(DATASET CONTENT):
## start
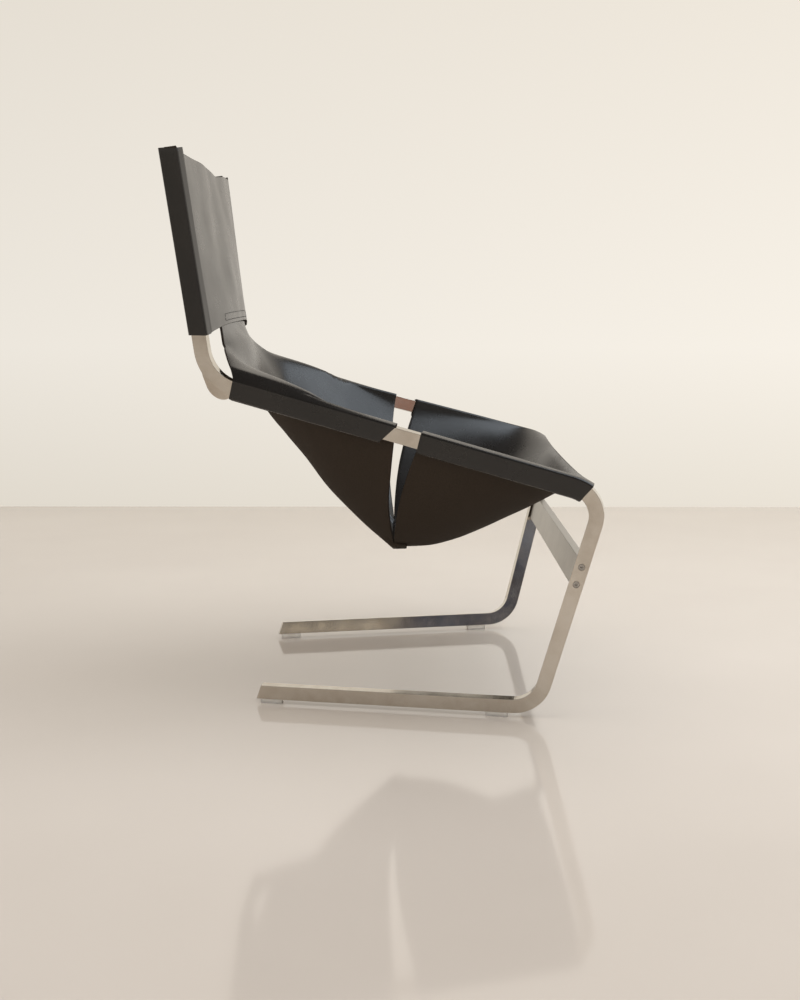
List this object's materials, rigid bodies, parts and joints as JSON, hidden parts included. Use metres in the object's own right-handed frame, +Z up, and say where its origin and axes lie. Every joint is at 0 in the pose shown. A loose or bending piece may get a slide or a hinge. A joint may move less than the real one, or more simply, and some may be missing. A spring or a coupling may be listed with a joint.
{
  "type": "cantilever lounge chair",
  "caption": "Cantilever lounge chair: bent flat steel side frames joined by a crossbar, with a leather back and a two-part leather sling seat sleeved over the bars.",
  "frame": {"origin": "on the floor, at the middle of the chair's width and depth", "axes": "+Z up, the chair's front faces -Y, the sitter's right side is -X"},
  "size_m": [0.8132, 0.7322, 0.9614],
  "materials": {
    "polished_steel": "polished flat bar",
    "satin_steel": "satin flat bar",
    "screw_steel": "machined",
    "glide_plastic": "frosted",
    "back_leather": "thick saddle leather, waxed",
    "seat_leather": "thick saddle leather, waxed"
  },
  "bodies": {
    "root": {"side_frame_right": "polished_steel", "side_frame_left": "polished_steel", "front_crossbar": "satin_steel", "screw_upper_right": "screw_steel", "screw_lower_right": "screw_steel", "screw_upper_left": "screw_steel", "screw_lower_left": "screw_steel", "glide_front_right": "glide_plastic", "glide_front_left": "glide_plastic", "glide_rear_right": "glide_plastic", "glide_rear_left": "glide_plastic", "back_panel": "back_leather", "rear_seat_leather": "seat_leather", "front_seat_leather": "seat_leather"}
  },
  "joints": []
}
## end
(WHAT IS REQUIRED):
Look through the listing above. Pick out each line with "origin" and copy it.

(RESULT OF THE EXERCISE):
List this object's materials, rigid bodies, parts and joints as JSON, hidden parts included. Use metres in the object's own right-handed frame, +Z up, and say where its origin and axes lie. Every joint is at 0 in the pose shown. A loose or bending piece may get a slide or a hinge. A joint may move less than the real one, or more simply, and some may be missing. A spring or a coupling may be listed with a joint.
  "frame": {"origin": "on the floor, at the middle of the chair's width and depth", "axes": "+Z up, the chair's front faces -Y, the sitter's right side is -X"},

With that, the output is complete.